MATERIAL PROVIDED =>
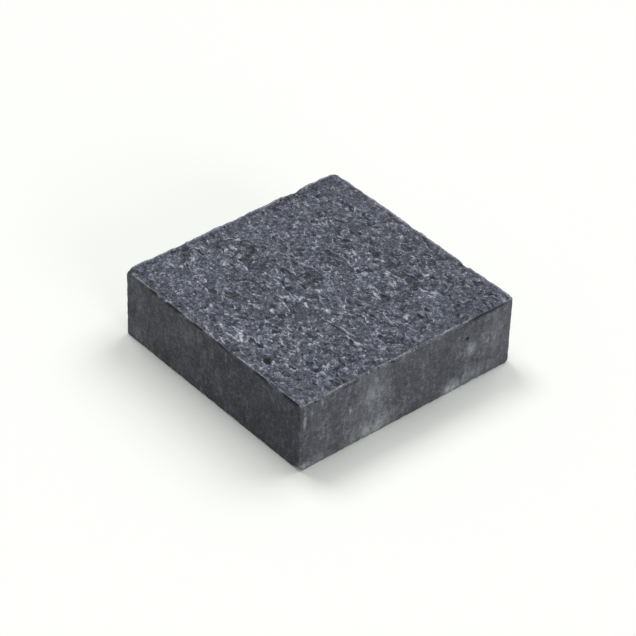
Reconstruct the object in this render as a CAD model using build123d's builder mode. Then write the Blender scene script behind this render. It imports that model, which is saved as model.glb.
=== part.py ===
import os
from math import pi, sin

from build123d import *

# A square concrete paver, pressed as one block, with a riven top and lightly worn edges.
# Millimetres. The origin is the centre of the bed face, which lies on Z = 0, and +Z is up.
# West faces -X, south faces -Y, east faces +X and north faces +Y.

# Block
side_x = 200.0
side_y = 200.0
height = 60.0  # bed face to the level of the highest ridges
upright_radius = 2.5  # the four upright edges, as the mould rounds them
top_arris_radius = 1.6
bed_arris_bevel = 0.6

# Riven top
relief_depth = 1.2  # highest ridge to deepest hollow
ridge_share = 0.65  # part of that depth due to the ridges, the rest to the swell
ridge_spacing = 32.0  # from one ridge to the next
ridge_sway = 6.0  # how far a ridge wanders from side to side
sway_run = 130.0  # length of one such bend of a ridge
swell_run = 120.0  # from one crest of the slow diagonal swell to the next
section_step = 18.0  # spacing of the sections that the top is shaped from
point_step = 8.0  # spacing of the points along one section
overrun = 12.0  # how far the sections run out past the sides before trimming

# Corners knocked off in handling: corner, top or bed, and how far the facet reaches
# along X, along Y and up or down the corner
knocks = [
    ("north", "west", "top", 7.0, 9.0, 5.0),
    ("south", "west", "bed", 5.0, 12.0, 4.0),
    ("south", "west", "top", 4.0, 4.5, 3.5),
    ("south", "east", "top", 3.5, 5.0, 3.0),
    ("north", "east", "top", 6.0, 4.5, 5.5),
    ("north", "east", "bed", 8.0, 6.0, 5.0),
    ("south", "east", "bed", 5.0, 4.0, 3.0),
]

# Chips scooped out of the arrises: side, top or bed, share of the side from its west or
# south end, length along the arris and depth
chips = [
    ("west", "top", 0.78, 20.0, 1.5),
    ("west", "top", 0.62, 12.0, 1.3),
    ("west", "top", 0.40, 24.0, 1.5),
    ("west", "top", 0.16, 24.0, 1.5),
    ("south", "top", 0.09, 13.0, 1.6),
    ("south", "top", 0.30, 46.0, 1.9),
    ("south", "top", 0.57, 40.0, 2.2),
    ("south", "top", 0.74, 16.0, 1.5),
    ("east", "top", 0.26, 12.0, 2.6),
    ("east", "top", 0.55, 26.0, 1.6),
    ("east", "top", 0.83, 14.0, 1.4),
    ("north", "top", 0.24, 22.0, 1.6),
    ("north", "top", 0.55, 13.0, 1.4),
    ("north", "top", 0.79, 24.0, 1.6),
    ("west", "bed", 0.54, 7.0, 1.2),
    ("south", "bed", 0.82, 9.0, 1.3),
    ("east", "bed", 0.35, 14.0, 1.6),
    ("north", "bed", 0.60, 10.0, 1.4),
]

# Blowholes: share of the top from west to east and from south to north, width and depth
top_blowholes = [
    (0.07, 0.27, 5.5, 1.2),
    (0.47, 0.59, 5.0, 1.0),
    (0.92, 0.50, 5.5, 0.9),
]
# The same in the south face: share from west to east, level above the bed, width, depth
south_blowholes = [
    (0.78, 42.0, 4.0, 1.3),
]

facings = {
    "west": Vector(-1, 0, 0),
    "south": Vector(0, -1, 0),
    "east": Vector(1, 0, 0),
    "north": Vector(0, 1, 0),
    "top": Vector(0, 0, 1),
    "bed": Vector(0, 0, -1),
}


def riven_level(x, y):
    """Level of the riven top above the bed: swaying ridges on a slow diagonal swell."""
    sway = ridge_sway * sin(2 * pi * y / sway_run)
    ridge = sin(2 * pi * (x + sway) / ridge_spacing)
    swell = sin(2 * pi * (x / 2 + y) / swell_run)
    rise = ridge_share * ridge + (1 - ridge_share) * swell
    return height - relief_depth * (1 - rise) / 2


def spread(side, step):
    """Evenly spaced places across a side, and past it by the overrun at both ends."""
    reach = side / 2 + overrun
    count = max(4, round(2 * reach / step))
    return [-reach + 2 * reach * i / count for i in range(count + 1)]


def on_block(x_share, y_share, level):
    """A point of the block, by its shares from west to east and from south to north."""
    x = (x_share - 0.5) * side_x
    y = (y_share - 0.5) * side_y
    if level == "bed":
        return Vector(x, y, 0)
    return Vector(x, y, riven_level(x, y))


def knock_plane(y_side, x_side, level, reach_x, reach_y, reach_z):
    """Plane of the facet that a knock leaves at a corner, facing outwards."""
    out = facings[x_side] / reach_x + facings[y_side] / reach_y + facings[level] / reach_z
    x_share = 0.5 + facings[x_side].X / 2
    y_share = 0.5 + facings[y_side].Y / 2
    corner = on_block(x_share, y_share, level)
    return Plane(origin=corner - facings[level] * reach_z, z_dir=out)


def scoop(mouth, outwards, length, depth):
    """Ball that leaves a hollow of this length and depth round a point of the surface."""
    radius = (length**2 / 4 + depth**2) / (2 * depth)
    centre = mouth + outwards.normalized() * (radius - depth)
    return Pos(*centre) * Sphere(radius)


def chip(side, level, share, length, depth):
    """Ball that scoops a chip out of an arris."""
    outwards = facings[side] + facings[level]
    along_x = side in ("south", "north")
    x_share = share if along_x else 0.5 + outwards.X / 2
    y_share = 0.5 + outwards.Y / 2 if along_x else share
    return scoop(on_block(x_share, y_share, level), outwards, length, depth)


def top_blowhole(x_share, y_share, width, depth):
    """Ball that leaves a blowhole in the riven top."""
    return scoop(on_block(x_share, y_share, "top"), facings["top"], width, depth)


def face_blowhole(x_share, level, width, depth):
    """Ball that leaves a blowhole in the south face."""
    mouth = Vector((x_share - 0.5) * side_x, -side_y / 2, level)
    return scoop(mouth, facings["south"], width, depth)


hollows = [chip(*sizes) for sizes in chips]
hollows += [top_blowhole(*sizes) for sizes in top_blowholes]
hollows += [face_blowhole(*sizes) for sizes in south_blowholes]

with BuildPart() as paver:
    # Upright sections from south to north, each with the riven line as its upper edge
    places = spread(side_x, point_step)
    for y in spread(side_y, section_step):
        with BuildSketch(Plane.XZ.offset(-y)):
            with BuildLine():
                riven_line = [(x, riven_level(x, y)) for x in places]
                add(Edge.make_spline(riven_line, parameters=places))
                Polyline(riven_line[0], (places[0], 0), (places[-1], 0), riven_line[-1])
            make_face()
    loft()

    # Trimmed to the mould's outline
    with BuildSketch():
        RectangleRounded(side_x, side_y, upright_radius)
    extrude(amount=height + relief_depth, mode=Mode.INTERSECT)

    # Arrises as they leave the mould and the handling
    riven_face = paver.faces().sort_by(Axis.Z)[-1]
    fillet(riven_face.edges(), top_arris_radius)
    bed_face = paver.faces().sort_by(Axis.Z)[0]
    chamfer(bed_face.edges(), bed_arris_bevel)

    # Wear and casting faults
    for sizes in knocks:
        split(bisect_by=knock_plane(*sizes), keep=Keep.BOTTOM)
    add(hollows, mode=Mode.SUBTRACT)

paver.part.label = "paver"
os.makedirs("parts", exist_ok=True)
export_step(paver.part, "parts/paver.step")
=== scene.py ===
import math

import bpy
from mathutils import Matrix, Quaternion, Vector
from mathutils.bvhtree import BVHTree
from mathutils.geometry import delaunay_2d_cdt


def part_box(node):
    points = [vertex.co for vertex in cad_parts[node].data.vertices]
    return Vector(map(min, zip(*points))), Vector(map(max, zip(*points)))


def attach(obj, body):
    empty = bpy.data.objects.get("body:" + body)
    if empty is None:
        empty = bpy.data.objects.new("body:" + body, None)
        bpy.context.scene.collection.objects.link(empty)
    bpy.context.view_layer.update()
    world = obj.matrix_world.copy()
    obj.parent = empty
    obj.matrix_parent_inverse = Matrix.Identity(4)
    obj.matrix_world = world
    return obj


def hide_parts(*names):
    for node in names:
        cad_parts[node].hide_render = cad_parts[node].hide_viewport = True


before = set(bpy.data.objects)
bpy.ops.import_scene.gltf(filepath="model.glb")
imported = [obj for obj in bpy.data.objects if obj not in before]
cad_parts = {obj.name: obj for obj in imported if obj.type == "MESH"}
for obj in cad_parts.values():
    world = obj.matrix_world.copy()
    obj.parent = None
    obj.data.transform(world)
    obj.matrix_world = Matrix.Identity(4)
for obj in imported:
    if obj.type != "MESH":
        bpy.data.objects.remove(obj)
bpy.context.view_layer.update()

# Paver
# One pressed block of charcoal-pigmented concrete. Its top is riven: low wandering ridges
# over a grainy ground. Its sides are as smooth as the steel mould, with lime bloom on them.
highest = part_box("paver")[1]
half_x = highest.x  # from the middle to the east face, and to the west face
half_y = highest.y  # from the middle to the north face, and to the south face
top_level = highest.z

COLUMNS = 222  # steps from point to point along a side
TOP_ROWS = (0.0, 0.0006, 0.0013, 0.0021, 0.003, 0.004, 0.0052, 0.0066)  # below the top
BED_ROWS = (0.0055, 0.0038, 0.0024, 0.0012, 0.0)  # above the bed
MIDDLE_ROWS = 26
BED_RINGS = ((0.0012, 0.0018), (0.0035, 0.003), (0.0075, 0.0045))  # inset and spacing
BED_STEP = 0.0055  # spacing of the points inside those rings
INSIDE_ONLY = 1  # no triangles beyond the rim of the bed
SAME_POINT = 1e-7  # points closer than this are one


def rim(count):
    """Points round a square from -1 to 1, this many a side, from its south-west corner."""
    steps = [i / count for i in range(count)]
    south = [(-1 + 2 * s, -1) for s in steps]
    east = [(1, -1 + 2 * s) for s in steps]
    north = [(1 - 2 * s, 1) for s in steps]
    west = [(-1, 1 - 2 * s) for s in steps]
    return south + east + north + west


def side_levels():
    """Levels of the rows of points down the sides, closer together at both edges."""
    above = [top_level - down for down in TOP_ROWS]
    below = list(BED_ROWS)
    gap = (above[-1] - below[0]) / (MIDDLE_ROWS + 1)
    middle = [above[-1] - gap * (i + 1) for i in range(MIDDLE_ROWS)]
    return above + middle + below


def top_grid():
    """Points and faces of a flat grid over the top, and its rim from the south-west corner."""
    step_x, step_y = 2 * half_x / COLUMNS, 2 * half_y / COLUMNS
    width = COLUMNS + 1
    points = []
    for j in range(width):
        points += [(-half_x + i * step_x, -half_y + j * step_y, top_level) for i in range(width)]
    faces = []
    for j in range(COLUMNS):
        row = range(j * width, j * width + COLUMNS)
        faces += [(a, a + 1, a + 1 + width, a + width) for a in row]
    south = list(range(COLUMNS))
    east = [j * width + COLUMNS for j in range(COLUMNS)]
    north = [COLUMNS * width + COLUMNS - i for i in range(COLUMNS)]
    west = [(COLUMNS - j) * width for j in range(COLUMNS)]
    return points, faces, south + east + north + west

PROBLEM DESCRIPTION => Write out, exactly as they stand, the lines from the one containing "# Wear and casting faults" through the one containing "before = set(bpy.data.objects)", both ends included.

TASK RESULT =>
    # Wear and casting faults
    for sizes in knocks:
        split(bisect_by=knock_plane(*sizes), keep=Keep.BOTTOM)
    add(hollows, mode=Mode.SUBTRACT)

paver.part.label = "paver"
os.makedirs("parts", exist_ok=True)
export_step(paver.part, "parts/paver.step")
=== scene.py ===
import math

import bpy
from mathutils import Matrix, Quaternion, Vector
from mathutils.bvhtree import BVHTree
from mathutils.geometry import delaunay_2d_cdt


def part_box(node):
    points = [vertex.co for vertex in cad_parts[node].data.vertices]
    return Vector(map(min, zip(*points))), Vector(map(max, zip(*points)))


def attach(obj, body):
    empty = bpy.data.objects.get("body:" + body)
    if empty is None:
        empty = bpy.data.objects.new("body:" + body, None)
        bpy.context.scene.collection.objects.link(empty)
    bpy.context.view_layer.update()
    world = obj.matrix_world.copy()
    obj.parent = empty
    obj.matrix_parent_inverse = Matrix.Identity(4)
    obj.matrix_world = world
    return obj


def hide_parts(*names):
    for node in names:
        cad_parts[node].hide_render = cad_parts[node].hide_viewport = True


before = set(bpy.data.objects)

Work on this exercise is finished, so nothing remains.